Pattern: Branching Input#

This deployment graph pattern lets you pass the same input to multiple deployments in parallel. You can then aggregate these deployments’ intermediate outputs in another deployment.

pic

Code#

# File name: branching_input.py

import ray
from ray import serve
from ray.serve.drivers import DAGDriver
from ray.serve.http_adapters import json_request
from ray.serve.deployment_graph import InputNode


@serve.deployment
class Model:
    def __init__(self, weight: int):
        self.weight = weight

    def forward(self, input: int) -> int:
        return input + self.weight


@serve.deployment
def combine(value_refs):
    return sum(ray.get(value_refs))


model1 = Model.bind(0)
model2 = Model.bind(1)

with InputNode() as user_input:
    output1 = model1.forward.bind(user_input)
    output2 = model2.forward.bind(user_input)
    combine_output = combine.bind([output1, output2])

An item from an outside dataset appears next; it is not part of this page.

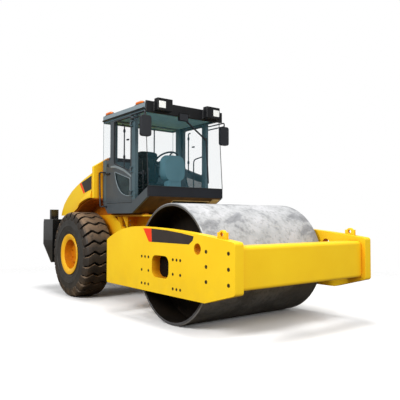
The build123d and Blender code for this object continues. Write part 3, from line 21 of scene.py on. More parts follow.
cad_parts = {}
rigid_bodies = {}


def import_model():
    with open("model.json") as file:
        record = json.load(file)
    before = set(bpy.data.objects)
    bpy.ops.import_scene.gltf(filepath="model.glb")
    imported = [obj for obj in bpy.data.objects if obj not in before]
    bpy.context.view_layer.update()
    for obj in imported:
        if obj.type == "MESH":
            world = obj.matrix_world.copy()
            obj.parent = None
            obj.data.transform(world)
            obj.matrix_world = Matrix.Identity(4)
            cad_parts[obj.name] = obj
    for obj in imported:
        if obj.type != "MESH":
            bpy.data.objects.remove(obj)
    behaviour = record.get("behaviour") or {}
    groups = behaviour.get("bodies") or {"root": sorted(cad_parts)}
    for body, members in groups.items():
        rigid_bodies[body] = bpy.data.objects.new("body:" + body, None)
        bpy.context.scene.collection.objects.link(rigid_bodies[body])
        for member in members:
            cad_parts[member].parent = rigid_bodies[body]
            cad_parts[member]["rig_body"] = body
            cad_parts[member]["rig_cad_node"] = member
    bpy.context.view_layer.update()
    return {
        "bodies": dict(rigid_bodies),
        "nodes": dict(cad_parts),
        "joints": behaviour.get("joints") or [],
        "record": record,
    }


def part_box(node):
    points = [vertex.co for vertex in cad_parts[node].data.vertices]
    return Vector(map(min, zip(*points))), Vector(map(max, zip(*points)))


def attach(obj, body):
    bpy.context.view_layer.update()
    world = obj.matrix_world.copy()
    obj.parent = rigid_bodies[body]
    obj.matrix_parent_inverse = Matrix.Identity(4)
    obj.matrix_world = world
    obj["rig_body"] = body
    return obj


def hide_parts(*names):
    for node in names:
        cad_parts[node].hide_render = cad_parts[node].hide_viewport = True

graph = DAGDriver.bind(combine_output, http_adapter=json_request)

handle = serve.run(graph)

sum = ray.get(handle.predict.remote(1))
print(sum)

Execution#

This graph includes two Model nodes, with weights of 0 and 1. It passes the input into the two Models, and they add their own weights to it. Then, it uses the combine deployment to add the two Model deployments’ outputs together.

The resulting calculation is:

input = 1
output1 = input + weight_1 = 0 + 1 = 1
output2 = input + weight_2 = 1 + 1 = 2
combine_output = output1 + output2 = 1 + 2 = 3

The final output is 3:

$ python branching_input.py

3